Les préoccupations ont dépassé le domaine de l’industrie du bâtiment, potentiellement dangereux, notamment en ce qui concerne le système d’emploi « kafala », qui permettait auparavant aux employeurs de décider si les travailleurs migrants pouvaient changer d’emploi ou même quitter le pays.

Le nombre de décès liés au travail dans le cadre de la Coupe du monde a fait l’objet d’un examen minutieux au cours de la période précédant l’événement.

L’OIT a indiqué dans une étude qu’il y a eu 50 décès liés au travail en 2020 et 506 blessés graves, bien qu’il soit difficile de déterminer un chiffre global définitif.

« Nous disons qu’il faut davantage d’enquêtes sur les décès qui pourraient en fait être liés au travail, mais qui ne sont actuellement pas catégorisés comme tels », a déclaré Max Tunon, le chef du bureau de projet de l’OIT au Qatar.

« Par conséquent, ces travailleurs et les membres de leur famille ne sont pas en mesure d’obtenir une indemnisation si le décès n’est pas considéré comme lié au travail. Nous pensons qu’il s’agit là d’une lacune, a-t-il ajouté.

Le bureau des médias internationaux du Qatar n’a pas immédiatement répondu aux questions posées par l’AP, mais a déclaré dans un communiqué en novembre que son engagement à sauvegarder les droits des travailleurs « a toujours été destiné à se poursuivre bien après la fin du tournoi ».

La Coupe du monde devrait revenir au Moyen-Orient en 2034, l’Arabie saoudite étant le seul pays encore en lice.

« La plus grande leçon à tirer de la Coupe du monde au Qatar est probablement de s’attaquer dès le départ aux risques en matière de droits de l’homme », a déclaré Stephen Cockburn.

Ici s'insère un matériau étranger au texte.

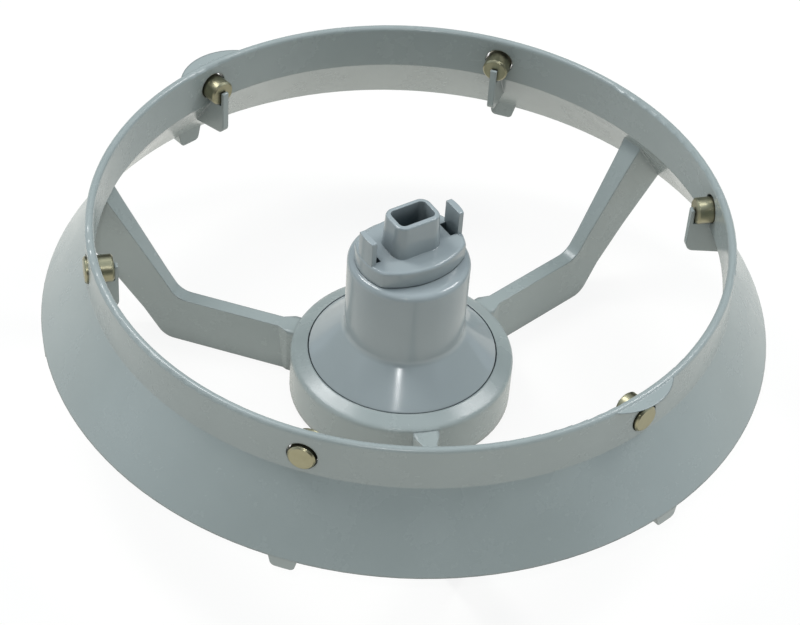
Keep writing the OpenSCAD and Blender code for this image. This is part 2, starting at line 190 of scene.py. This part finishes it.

Il a ajouté que « de nombreuses vies auraient pu être sauvées et une grande partie de l’exploitation évitée ». Pour éviter une nouvelle décennie d’abus et de polémique, la FIFA et l’Arabie saoudite devront indiquer clairement ce qu’elles comptent faire pour réformer le droit du travail dans le pays, comment elles garantiront la liberté d’expression des journalistes et des militants des droits de l’homme, et comment elles assureront la protection juridique de la communauté LGBTI.